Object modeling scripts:
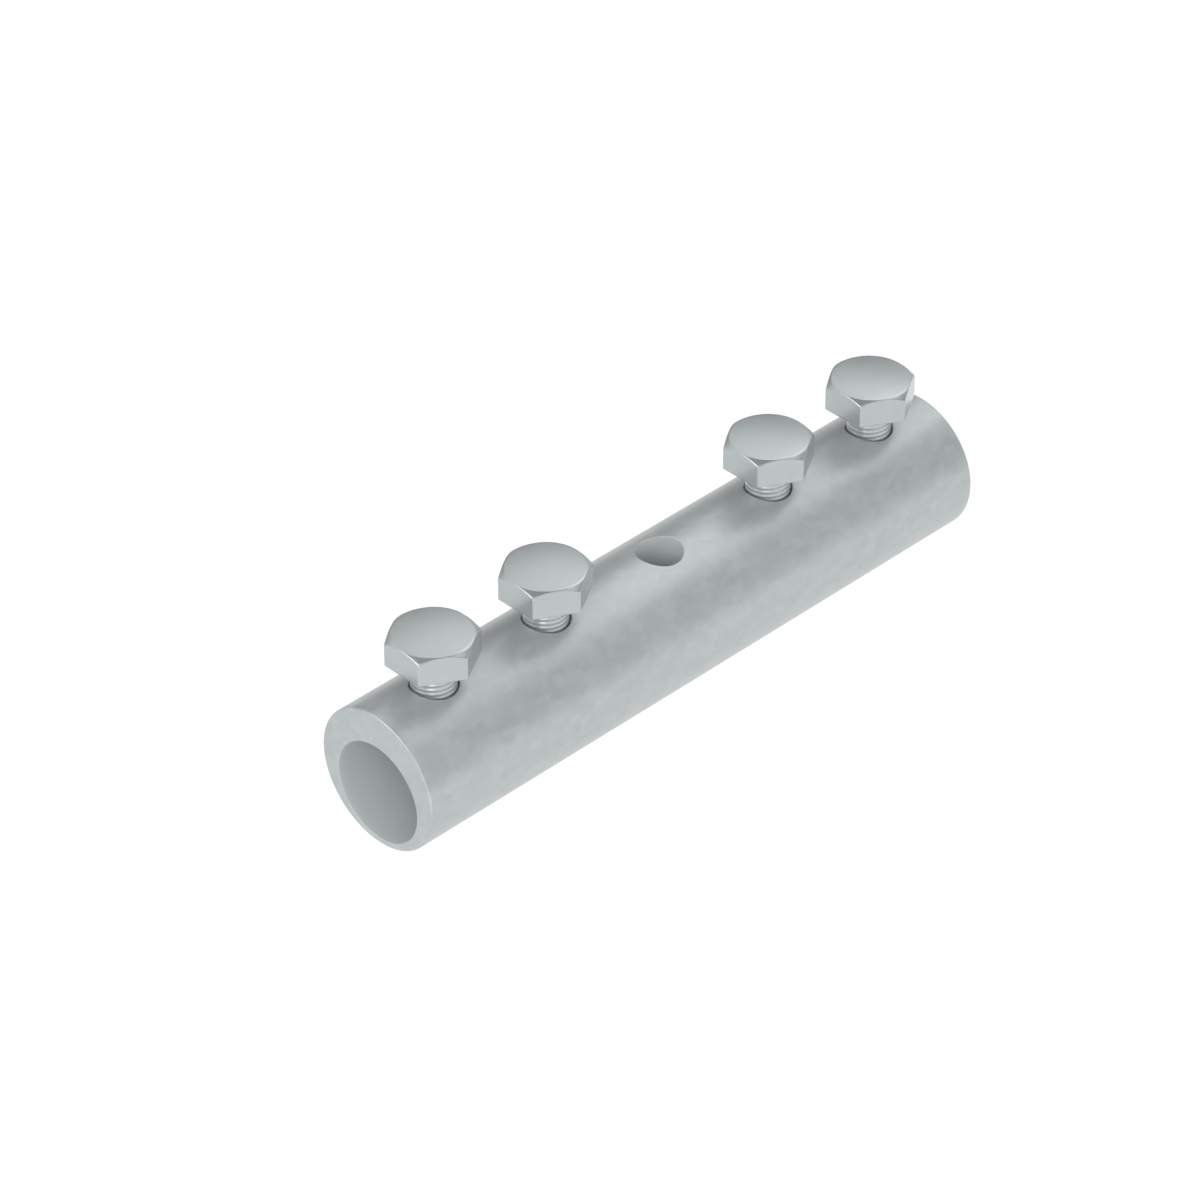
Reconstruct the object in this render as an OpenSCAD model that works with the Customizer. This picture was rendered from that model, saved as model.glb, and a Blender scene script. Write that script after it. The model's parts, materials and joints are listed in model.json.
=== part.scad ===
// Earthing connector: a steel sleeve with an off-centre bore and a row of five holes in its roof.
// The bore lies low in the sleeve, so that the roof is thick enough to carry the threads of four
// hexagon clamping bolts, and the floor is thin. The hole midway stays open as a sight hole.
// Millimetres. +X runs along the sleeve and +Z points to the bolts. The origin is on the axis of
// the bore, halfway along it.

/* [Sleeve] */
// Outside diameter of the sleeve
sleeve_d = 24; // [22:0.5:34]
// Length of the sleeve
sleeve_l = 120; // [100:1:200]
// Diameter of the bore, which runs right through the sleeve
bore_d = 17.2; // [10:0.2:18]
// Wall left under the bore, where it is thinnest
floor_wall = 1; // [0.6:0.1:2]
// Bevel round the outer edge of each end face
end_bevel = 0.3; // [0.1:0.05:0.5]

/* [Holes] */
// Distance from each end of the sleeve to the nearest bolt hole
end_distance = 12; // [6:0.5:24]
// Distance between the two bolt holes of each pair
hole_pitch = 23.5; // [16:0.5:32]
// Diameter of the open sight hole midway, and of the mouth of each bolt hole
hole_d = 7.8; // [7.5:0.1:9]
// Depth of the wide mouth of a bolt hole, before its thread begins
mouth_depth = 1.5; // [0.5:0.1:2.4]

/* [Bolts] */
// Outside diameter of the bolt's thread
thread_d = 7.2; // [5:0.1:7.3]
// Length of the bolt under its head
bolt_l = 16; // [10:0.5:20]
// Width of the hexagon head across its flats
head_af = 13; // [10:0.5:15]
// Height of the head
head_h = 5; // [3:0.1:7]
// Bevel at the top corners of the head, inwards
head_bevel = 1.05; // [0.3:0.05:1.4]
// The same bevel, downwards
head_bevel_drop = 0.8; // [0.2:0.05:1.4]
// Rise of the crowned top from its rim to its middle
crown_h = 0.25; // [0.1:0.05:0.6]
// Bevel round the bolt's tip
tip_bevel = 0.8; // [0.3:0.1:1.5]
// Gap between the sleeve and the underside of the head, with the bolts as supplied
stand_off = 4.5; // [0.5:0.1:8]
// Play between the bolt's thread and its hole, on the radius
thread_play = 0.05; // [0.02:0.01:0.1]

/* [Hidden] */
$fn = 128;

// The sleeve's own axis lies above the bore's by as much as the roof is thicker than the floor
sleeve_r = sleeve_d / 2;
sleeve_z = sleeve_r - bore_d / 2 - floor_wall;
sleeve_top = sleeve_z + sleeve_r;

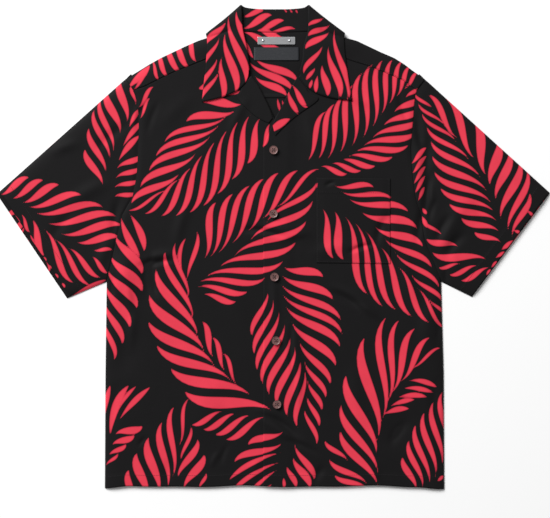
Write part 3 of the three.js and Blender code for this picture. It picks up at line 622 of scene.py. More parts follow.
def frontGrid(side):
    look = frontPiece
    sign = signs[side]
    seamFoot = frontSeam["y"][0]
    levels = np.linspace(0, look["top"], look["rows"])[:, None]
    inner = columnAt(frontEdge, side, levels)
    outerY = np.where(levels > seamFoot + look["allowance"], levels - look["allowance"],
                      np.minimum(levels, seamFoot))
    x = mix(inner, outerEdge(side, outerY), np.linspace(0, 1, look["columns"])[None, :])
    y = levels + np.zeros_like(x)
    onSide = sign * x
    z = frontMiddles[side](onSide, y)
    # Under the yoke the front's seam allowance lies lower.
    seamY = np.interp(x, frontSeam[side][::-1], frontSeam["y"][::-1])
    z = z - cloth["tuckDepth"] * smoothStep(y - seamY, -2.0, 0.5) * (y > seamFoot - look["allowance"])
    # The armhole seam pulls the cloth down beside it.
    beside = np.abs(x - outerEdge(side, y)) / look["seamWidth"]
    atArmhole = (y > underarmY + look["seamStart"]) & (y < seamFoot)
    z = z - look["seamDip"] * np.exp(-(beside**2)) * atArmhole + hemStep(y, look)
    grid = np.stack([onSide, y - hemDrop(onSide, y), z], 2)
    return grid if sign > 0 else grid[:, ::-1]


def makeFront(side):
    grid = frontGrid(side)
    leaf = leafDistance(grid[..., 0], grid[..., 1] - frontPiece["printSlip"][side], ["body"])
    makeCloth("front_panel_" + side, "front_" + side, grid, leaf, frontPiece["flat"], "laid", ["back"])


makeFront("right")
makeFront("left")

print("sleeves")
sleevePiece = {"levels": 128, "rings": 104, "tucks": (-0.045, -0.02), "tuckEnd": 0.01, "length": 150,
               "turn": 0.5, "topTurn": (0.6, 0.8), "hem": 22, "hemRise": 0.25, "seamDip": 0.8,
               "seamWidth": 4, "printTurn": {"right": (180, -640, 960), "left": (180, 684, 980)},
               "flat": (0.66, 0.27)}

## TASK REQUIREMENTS
Which lines contain "that"? Copy each of them.

## FULL OUTPUT
Reconstruct the object in this render as an OpenSCAD model that works with the Customizer. This picture was rendered from that model, saved as model.glb, and a Blender scene script. Write that script after it. The model's parts, materials and joints are listed in model.json.
// The bore lies low in the sleeve, so that the roof is thick enough to carry the threads of four